After a sit down with his team to look at what was working and what wasn’t working for him, Fielding decided to hire friend and nutritionist James Morton, a working relationship that has gone from strength to strength. Morton was music to the fighter’s ears when he told him he could make super middleweight no problem and wouldn’t have to go to light heavyweight, as many had thought.

“Everything’s written down by him,” said Fielding of his now valuable asset.

“My target weight, what to be on each day and that. All done by the book and professionally so I’m bit better within myself. I always say I’m 100% but there’s always that couple per cent that makes you think about getting the weight off and how am I going to lose it. I’ve done well knocking opponents out. With this fight, where this has played a big part in my training, I haven’t needed to worry about starving myself. I’m up at 6:30am running every morning and I wasn’t doing that for the last fight. We’ll see if this all pays off.”

And for it to pay off, Fielding must demonstrate a willingness to engage with his confident and hard hitting opponent on Saturday or to be shrewd and use his boxing abilities for the fight’s entirety. Noe Gonzalez 30-3 (22 KOs), who has mixed with the likes of Adonis Stevenson and Felix Sturm, has already indicated in black and white that he needs to come to Britain, for the second time in over a year, and win convincingly on Sat night.

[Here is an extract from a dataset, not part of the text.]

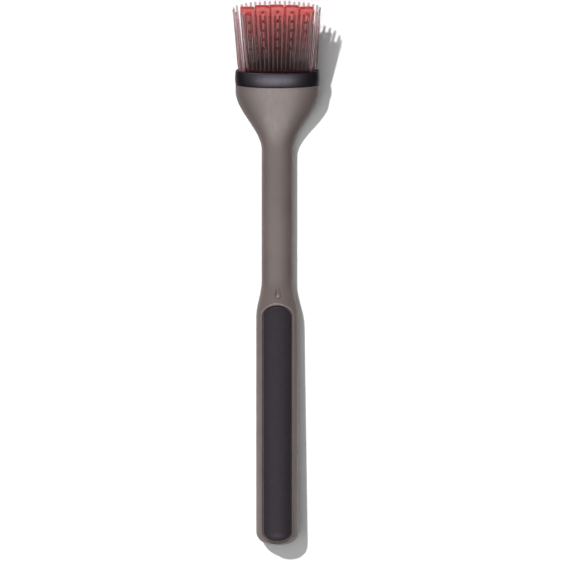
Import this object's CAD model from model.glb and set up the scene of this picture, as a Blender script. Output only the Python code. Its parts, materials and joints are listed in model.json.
"""The looks of the silicone pastry brush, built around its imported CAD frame.

Lengths in the constants below are millimetres, as in the CAD source, unless their comment says metres. MM
turns them to metres where meshes are made. "Station" is the distance along the handle from its tail end. The
head has its own frame: x across, depth towards the front of the brush, and out along the bristles.
"""
import json
import math
import random

import bmesh
import bpy
import numpy as np
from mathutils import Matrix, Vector


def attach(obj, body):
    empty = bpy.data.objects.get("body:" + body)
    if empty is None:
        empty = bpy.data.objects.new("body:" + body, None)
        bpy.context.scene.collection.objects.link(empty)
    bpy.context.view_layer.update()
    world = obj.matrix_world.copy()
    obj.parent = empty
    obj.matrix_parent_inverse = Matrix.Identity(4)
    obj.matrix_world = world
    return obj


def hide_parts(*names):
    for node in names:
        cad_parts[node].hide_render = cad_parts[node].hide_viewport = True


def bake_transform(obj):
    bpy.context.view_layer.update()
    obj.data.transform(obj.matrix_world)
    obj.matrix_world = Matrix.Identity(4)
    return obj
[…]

The Argentinian-based Uruguayan has vowed not to make the same mistakes he did against George Groves, last May in London, when Gonzalez was clubbed by an overhand right on the inside that saw the contest end in the fifth round. Fielding would love dearly to pick up from where his countryman left Gonzalez and get people talking about him again. And while he does have a point to prove this weekend, he is focused on just getting out of there with a win.

“It’s not like I have to go in there and get him out of there the way Groves did,” he said. “Groves is a good fighter, I’m not on his level yet but I’m not too far behind.

“This is a big fight for me, this is like a world title for me because this fight will open doors for me and put me right up there in the mix. And if it doesn’t go too well it knocks me back down, not like right the way down but a setback I don’t need. I’m on the up now. It’ll give me a world ranking, a good step up and take us in the direction we want to go into. A couple of good fights like that again then by next year, 18 months, I’ll be ready to fight for a world title.

“The way I can beat him is by knocking him out or winning on points. I’m the better boxer. I’ve just got to do what I’m doing now with (trainer) Oliver Harrison. Everything’s going well and I’m feeling good, the best I have been for a fight and some fighters say that the better opponent the better they fight and this one is coming to knock me out. When I won Prizefighter (in 2011) people wanted to come and knock me out. Carl Dilks came to knock me out, Wayne Reed did too so if fighters come at me then that brings the best out in me and I’m more switched on. I’ve looked at his record and he’s boxed at middleweight most of his career and no-one on his record that he’s beat stands out to me. When he has stepped up he’s lost and I want to be in that class with Groves. Just getting the win is the main thing and looking good doing it is a bonus.”